Intra-territorial inequities appear to be the rule, and a long-standing condition, in the Virgin Islands. This was exemplified in the "Introduction" to a bibliographic reference publication which this writer compiled nearly three decades ago: "The Virgin Islands Social, Economic, and Political Conditions Referred to in Recent Periodical Literature" (Aye-Aye Press, Christiansted: 1974):
"It becomes rather painfully obvious that the many social problems in the Virgin Islands, especially in St. Croix, result from its distended location from its capital and controlling island, St. Thomas (which is smaller in population and size) — with absolutely no local governmental control. This situation is at least partially responsible for the emergence of a political and economic 'elite' which does not necessarily represent the interest of the majority of the Virgin Islanders, especially Crucians. The emergence of [opposition] groups in St. Croix, and not in St. Thomas [note:1974], is an indication of the problem and an indication that times are changing politically, economically and socially."
The "Introduction" continued:
"It appears that anyone who places the Virgin Islands under a microscope misses the real issues in St. Croix. St. Thomas always dismisses the "inter-island rivalry" as unjustified Even the President's Federal Task Force on the Virgin Islands was probably doomed to failure because it would discuss the problems with administrators in St. Thomas, and never reach the grass-roots The answer to St. Croix's problems cannot be analyzed, cannot be solved in St. Thomas It has become painfully obvious that governmental efforts have failed the native youths, and the youths in natural fashion blame xenophobic conditions rather than the very real reason for the alienation of society, such as the lack of responsive representation, lack of opportunities, social restrictions by the entrenched, etc."
The situation on St. Croix probably may not continue as the status quo. Changes may develop internally on St.

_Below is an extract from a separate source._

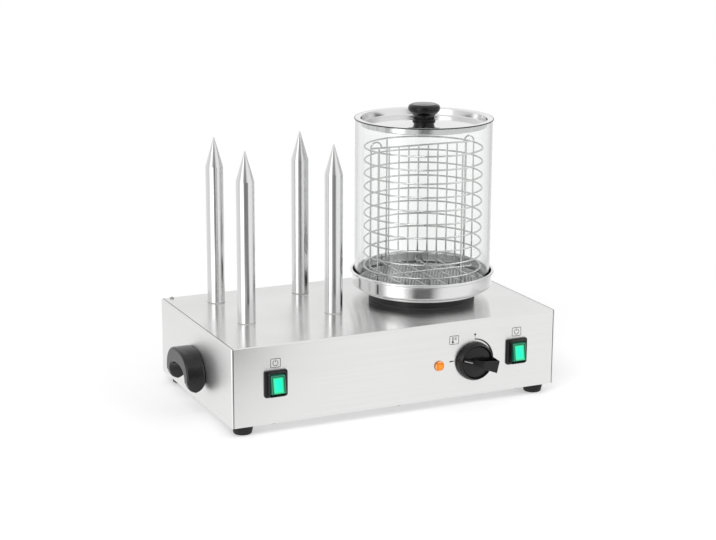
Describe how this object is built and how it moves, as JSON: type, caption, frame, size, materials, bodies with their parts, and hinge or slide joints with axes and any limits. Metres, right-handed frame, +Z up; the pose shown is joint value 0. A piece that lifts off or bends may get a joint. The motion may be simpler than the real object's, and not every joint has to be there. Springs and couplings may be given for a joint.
{
  "type": "hot dog toaster",
  "caption": "Counter-top hot dog toaster with heated bun spikes and a glass steamer that holds a wire basket over a water pan.",
  "frame": {"origin": "on the table under the middle of the casing", "axes": "+Z up, the control panel faces -Y, +X to the right of someone facing the panel"},
  "size_m": [0.544, 0.334, 0.4052],
  "materials": {
    "brushed_steel": "brushed stainless sheet",
    "side_steel": "brushed stainless sheet, grain along the depth",
    "base_steel": "mill-finish sheet",
    "spike_steel": "turned and polished stainless tube",
    "pan_steel": "spun stainless, polished",
    "tray_steel": "perforated stainless sheet",
    "lid_steel": "polished stainless",
    "wire_chrome": "chromed round wire",
    "fastener_steel": "zinc-plated",
    "black_bakelite": "moulded, satin gloss",
    "black_knob": "moulded, gloss",
    "black_housing": "fine matte",
    "foot_rubber": "matte",
    "cast_plate": "dark heat-proof coating",
    "silicone_seal": "silicone",
    "heater_sheath": "oxidised heater sheath",
    "brass": "bright",
    "green_lens": "clear tinted, lit",
    "orange_lens": "clear tinted",
    "orange_body": "moulded",
    "ceramic_body": "heat-proof moulding",
    "wire_insulation": "silicone insulation",
    "clear_glass": "clear, polished"
  },
  "bodies": {
    "chassis": {"top_cover": "brushed_steel", "left_side_panel": "side_steel", "right_side_panel": "side_steel", "bottom_plate": "base_steel", "bottom_screws": "fastener_steel", "foot_front_left": "foot_rubber", "foot_front_right": "foot_rubber", "foot_back_left": "foot_rubber", "foot_back_right": "foot_rubber", "foot_screws": "fastener_steel", "left_handle": "black_bakelite", "right_handle": "black_bakelite", "handle_screws": "fastener_steel", "deck_screws": "fastener_steel", "heating_plate": "cast_plate", "heating_plate_seal": "silicone_seal", "ring_heater": "heater_sheath", "heater_clamp": "base_steel", "heater_clamp_nut": "fastener_steel", "spike_back_left": "spike_steel", "spike_front_left": "spike_steel", "spike_back_right": "spike_steel", "spike_front_right": "spike_steel", "cartridge_back_left": "heater_sheath", "cartridge_front_left": "heater_sheath", "cartridge_back_right": "heater_sheath", "cartridge_front_right": "heater_sheath", "spike_seals": "silicone_seal", "spike_washers": "fastener_steel", "spike_nuts": "fastener_steel", "left_switch_housing": "black_housing", "right_switch_housing": "black_housing", "lamp_body": "orange_body", "lamp_lens": "orange_lens", "lamp_nut": "fastener_steel", "thermostat": "ceramic_body", "thermostat_screws": "fastener_steel", "thermostat_probe": "brass", "terminal_block": "ceramic_body", "terminal_screws": "brass", "cable_gland": "black_housing", "gland_nut": "black_housing", "earth_stud": "brass", "wiring_loom": "wire_insulation"},
    "pan": {"water_pan": "pan_steel"},
    "tray": {"perforated_tray": "tray_steel"},
    "glass": {"glass_cylinder": "clear_glass"},
    "basket": {"basket": "wire_chrome"},
    "lid": {"lid": "lid_steel", "lid_knob": "black_knob", "lid_screw": "fastener_steel"},
    "left_rocker": {"left_rocker": "green_lens"},
    "right_rocker": {"right_rocker": "green_lens"},
    "knob": {"thermostat_knob": "black_knob", "thermostat_shaft": "fastener_steel"}
  },
  "joints": [
    {"name": "pan_lift", "type": "slide", "parent": "chassis", "child": "pan", "axis": [0, 0, 1], "range_m": [0, 0.08]},
    {"name": "tray_lift", "type": "slide", "parent": "pan", "child": "tray", "axis": [0, 0, 1], "range_m": [0, 0.05]},
    {"name": "glass_lift", "type": "slide", "parent": "tray", "child": "glass", "axis": [0, 0, 1], "range_m": [0, 0.08]},
    {"name": "basket_lift", "type": "slide", "parent": "glass", "child": "basket", "axis": [0, 0, 1], "range_m": [0, 0.26]},
    {"name": "lid_lift", "type": "slide", "parent": "basket", "child": "lid", "axis": [0, 0, 1], "range_m": [0, 0.08]},
    {"name": "left_rocker_tilt", "type": "hinge", "parent": "chassis", "child": "left_rocker", "pos_m": [-0.183, -0.1445, 0.0695], "axis": [1, 0, 0], "range_deg": [0, 20]},
    {"name": "right_rocker_tilt", "type": "hinge", "parent": "chassis", "child": "right_rocker", "pos_m": [0.183, -0.1445, 0.0695], "axis": [1, 0, 0], "range_deg": [0, 20]},
    {"name": "thermostat_turn", "type": "hinge", "parent": "chassis", "child": "knob", "pos_m": [0.1155, -0.15, 0.0635], "axis": [0, -1, 0], "range_deg": [0, 270]}
  ]
}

Croix which would affect the entire Virgin Islands. We have evidence of that from previous reactions, which were literally the "shots heard around the world." Let's hope we have learned from our past and that remediation will be instituted before things get out of hand.
Again in the "Introduction," this compiler quoted Crane Brinton ["The Anatomy of a Revolution," c.1955]:
"Our focus is on drastic sudden substitution of one group in charge of running a territorial political entity for another group."

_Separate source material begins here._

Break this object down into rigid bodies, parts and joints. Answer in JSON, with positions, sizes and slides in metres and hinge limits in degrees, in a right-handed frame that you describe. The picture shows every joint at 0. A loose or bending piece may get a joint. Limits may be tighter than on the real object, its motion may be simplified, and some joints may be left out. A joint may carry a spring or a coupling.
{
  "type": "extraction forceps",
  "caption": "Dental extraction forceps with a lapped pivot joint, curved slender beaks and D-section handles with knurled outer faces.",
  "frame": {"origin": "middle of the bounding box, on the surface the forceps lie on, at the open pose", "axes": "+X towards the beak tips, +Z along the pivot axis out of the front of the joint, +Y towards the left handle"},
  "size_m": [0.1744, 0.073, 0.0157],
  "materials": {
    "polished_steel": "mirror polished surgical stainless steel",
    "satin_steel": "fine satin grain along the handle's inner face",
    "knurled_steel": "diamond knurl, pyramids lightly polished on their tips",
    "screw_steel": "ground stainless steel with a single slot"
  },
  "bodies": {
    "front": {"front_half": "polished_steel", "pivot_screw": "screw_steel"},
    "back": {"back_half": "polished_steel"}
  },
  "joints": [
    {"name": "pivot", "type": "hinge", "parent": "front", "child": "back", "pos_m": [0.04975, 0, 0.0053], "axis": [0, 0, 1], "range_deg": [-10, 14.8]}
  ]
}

Another observation was included, from Harpers Magazine [April 1970, 47]:
"In sum, violence can succeed in a political environment like that of the United States under certain conditions. Those who use it must be able to localize and limit its duration. They must use it under circumstances in which the public is either indifferent or uninformed, or in which the accessible and relevant public opinion is heavily biased in their favor. If violence is accompanied by exceptional brutality, it must be kept a local matter, and one must hope that it can somehow be screened from the attention of the larger polity."
Inferences should not be drawn from these quotation that such actions are being advocated. It is, in fact, the opposite which must occur. The Virgin Islands must realistically recognize its problems, shortcomings and intra-territorial inequities to prevent any occurrence or recurrence of events which may, this time, plunge the entire Virgin Islands in an unfavorable light around the globe, a globe which gets smaller day by day.
Those currently in charge of the polity in the Virgin Islands must recognize the potential current and projected problems ahead, and work toward relieving the apparent inequities before they proliferate into a "full-blown rose."
Isn't it strange that problems which existed in 1974 and before have not really been addressed? For, after all, they resemble the situation which exists today in 2003. Surely 29 years should have taught us something. The failure of four proposed constitutions, primarily on St. Croix, should indicate that the then-existing intra-territorial inequities were not recognized and were not addressed. (It was not a matter of "educating" electorate — the electorate was as knowledgeable as were the members of the initiatives.)
Constitutional initiatives must examine all aspects of intra-territorial problems, recognize them and address them. This author hesitated to write this article because of its potential for misunderstanding and because of the personal reactions which may result. It is, however, being submitted at this time so that recognition will be given and the remediation can be effected.
The current economic conditions and the appearance of reacting groups on St. Croix should not be summarily dismissed as "inter-island rivalry," but rather as "intra-territorial inequities." After all, neither St. Thomas/St. John nor St. Croix is the Virgin Islands; a problem of St. Croix is also a problem of the Virgin Islands, and even like SARS it can proliferate quickly. Only recognition of problems can lead to solutions.
Editor's note: Dr. Robert V. Vaughn, Ed. D., a 38-year resident of St. Croix, is a former librarian/teacher at St. Dunstan's School, Good Hope School and the then-College of the Virgin Islands. II. He served as secretary of the V.I. Emancipation 150 Commission.